La première embauche à l'entreprise de Boitiers de Montres du Dauphiné a eu lieu en juin 1941 et le plus simple pour comprendre l’histoire est de laisser la parole à Robert Brozille :
Y a déjà plus de trois semaines que j'ai quitté l'Armée.
De retour à VALENCE où j'ai toute ma famille, je cherche un emploi dans les Usines de mécanique de la région. C'est en vain que j'ai visité CROUZET - TOUSSAINT - FAURE PLOUTON, et tant d'autres. Mais j'entends toujours la même réponse : Revenez plus tard, en ce moment il n'y a pas de travail. La mine de mes interlocuteurs ne me laisse que peu d'espoir sur ce "Revenez plus tard".
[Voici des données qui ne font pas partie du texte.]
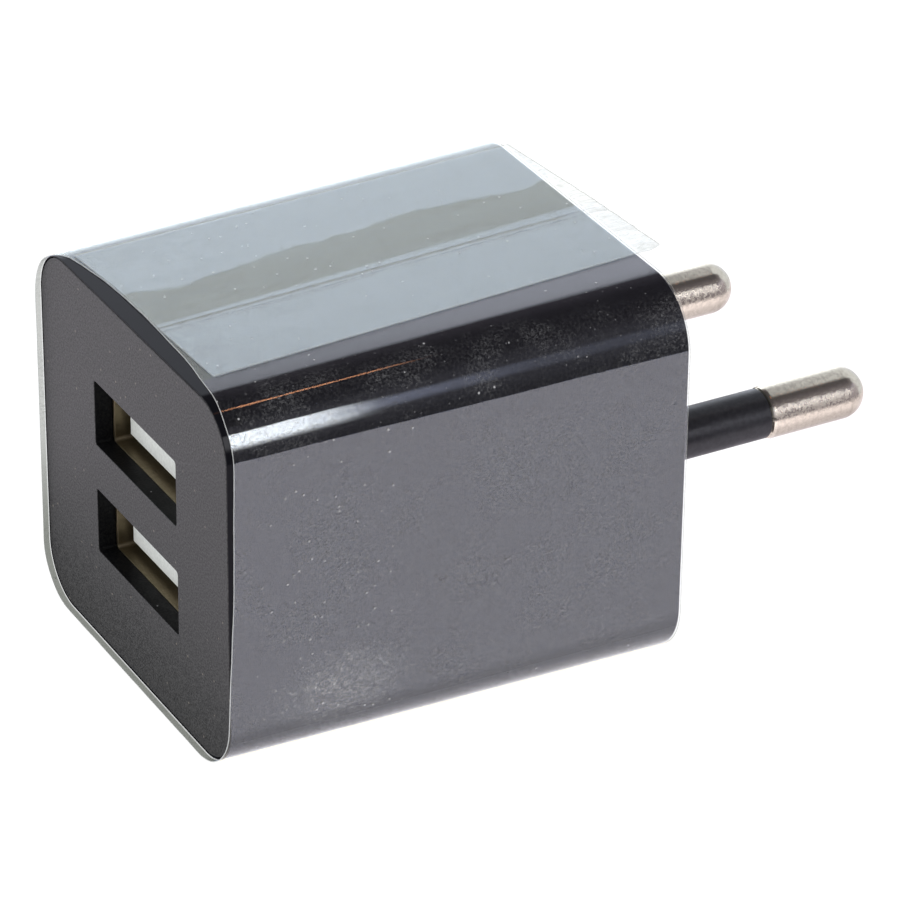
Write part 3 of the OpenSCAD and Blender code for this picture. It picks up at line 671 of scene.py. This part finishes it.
def section_point(u, radius):
    """Point and outward normal at share u of the way round the housing's section."""
    sides = ((1, 1), (-1, 1), (-1, -1), (1, -1))
    quarter = int(u * 4) % 4
    t = u * 4 - int(u * 4)
    sx, sz = sides[quarter]
    corner_share = 0.4
    if t < corner_share:
        angle = math.pi / 2 * (quarter + t / corner_share)
        across, up = math.cos(angle), math.sin(angle)
        place = Vector((sx * CORE_X + radius * across, 0, sz * CORE_Z + radius * up))
        return place, Vector((across, 0, up))
    s = (t - corner_share) / (1 - corner_share)
    angle = math.pi / 2 * (quarter + 1)
    normal = Vector((math.cos(angle), 0, math.sin(angle)))
    nx, nz = sides[(quarter + 1) % 4]
    start = Vector((sx * CORE_X, 0, sz * CORE_Z)) + normal * radius
    end = Vector((nx * CORE_X, 0, nz * CORE_Z)) + normal * radius
    return start.lerp(end, s), normal


def film_front(u, x, z):
    """Place along Y of the film's front edge, at share u of the way round and a point of the section."""
    wander = 0.03 * noise.noise(Vector((x, 0, z)) / (2.5 * MM))
    return -BODY_LEN + (follow(FILM_SETBACK, u) + wander) * MM


def film_lift(x, y, z):
    """How far the film stands off the housing, in slow waves along its length."""
    return FILM_GAP * (0.6 + 0.4 * noise.noise(Vector((x / (5 * MM), y / (22 * MM), z / (5 * MM)))))


def film_pick(face):
    """Rim, outer or inner face of the film."""
    middle = face.calc_center_median()
    if abs(face.normal.y) > STEEP:
        return RIM
    core = Vector((min(max(middle.x, -CORE_X), CORE_X), 0, min(max(middle.z, -CORE_Z), CORE_Z)))
    outward = Vector((middle.x, 0, middle.z)) - core
    return OUTER if face.normal.dot(outward) > 0 else INNER


def build_film_wrap():
    """First layer of the film: a thin closed sleeve that follows the housing, a little askew."""
    count = 4 * (CORNER_STEPS + SIDE_STEPS)
    outer, inner = [], []
    shares = [0, RIM_WIDTH / BODY_LEN, *(k / LENGTH_STEPS for k in range(1, LENGTH_STEPS + 1))]
    for share in shares:
        ring_out, ring_in = [], []
        for j in range(count):
            place, normal = section_point(j / count, CORNER_R)
            front = film_front(j / count, place.x, place.z)
            y = front * (1 - share)
            place = section_point(j / count, edge_r(y))[0]
            lift = film_lift(place.x, y, place.z)
            ring_in.append(place + normal * lift + Vector((0, y, 0)))
            ring_out.append(place + normal * (lift + FILM_T) + Vector((0, y, 0)))
        outer.append(ring_out)
        inner.append(ring_in)
    made = piece("film_wrap", *skin(outer + inner[::-1], closed=True), [FILM_OUTER, FILM_INNER, FILM_RIM],
                 "clear_film", pick=lambda face: RIM if face.index < count else film_pick(face))
    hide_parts("protective_film")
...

J'ai retrouvé quelques-uns de mes copains d'apprentissage qui ont échappé au désastre de Juin 40 et comme moi cherchent un employeur. C'est aussi décevant pour eux et tous n'ont pas la chance d'avoir un père employé au P.L.M. pour pouvoir attendre.
Certains ont accepté des tâches qui n'ont rien à voir avec leur qualification : travaux de terrassement, goudronnage, etc... Mais il faut tenir car il n'y a pas d'assurance chômage.
Par chance, un voisin serrurier m'indique qu'une usine est en train de s'installer au 41 de la rue Montplaisir.
Je me précipite, et je découvre cette bâtisse en forme de villa dont le pignon fait face à un jardin potager agrémenté d'une jolie treille.
L'entrée est sur le côté du jardin, avec un modeste portillon de bois.
C'est dans ce décor champêtre que je suis reçu par un couple jeune, environ 35 ans.
Je suis surpris par la tenue de ce que je crois être le patron : pantalon court et chemise bleue, large béret incliné sur l'oreille. C'est la tenue des Compagnons de France . Madame est enveloppée dans une blouse gris-bleu, serrée par une ceinture.
Ce sont Monsieur et Madame Barbu.
Nous avons beaucoup parlé à l'ombre de la treille, ou plutôt, j'ai entendu beaucoup de choses, car Monsieur Barbu parle plus qu'il n’écoute... tandis que Madame Barbu, discrètement, m'étudie sur toutes les coutures.
Mon histoire est simple : l'école, l'apprentissage, l'Armée, et rescapé du désastre de 1940 je cherche du travail.
Mais pour moi qui viens d'être débarrassé de la tenue militaire, l'uniforme des Compagnons de France m'incite à la plus grande réserve. Pourtant l'homme est passionnant à écouter, son langage simple, direct et convaincant. Il a des projets plein la tête : finie la lutte des classes Propreté, Ordre, Esprit d'équipe sont des mots que l'on n'a pas souvent l'occasion d'entendre de la part d'un patron.
Mais peu m'importe ce que j'ai entendu ce jour-là de toutes ces idées généreuses.
La seule qui m'intéresse « Je suis embauché à l'essai ».
En cet après-midi du 16 Juin 1941, j'ai quelques scrupules à reporter au lendemain mon entrée en fonction.
Pour bien faire, il faudrait que je commence tout de suite.
Je n'ai pas encore le virus. Ça viendra plus tard !
Robert Brozille a beaucoup écrit de nombreux articles dans le bulletin le Lien et plus tard, dans le bulletin de liaison de l’association des anciens.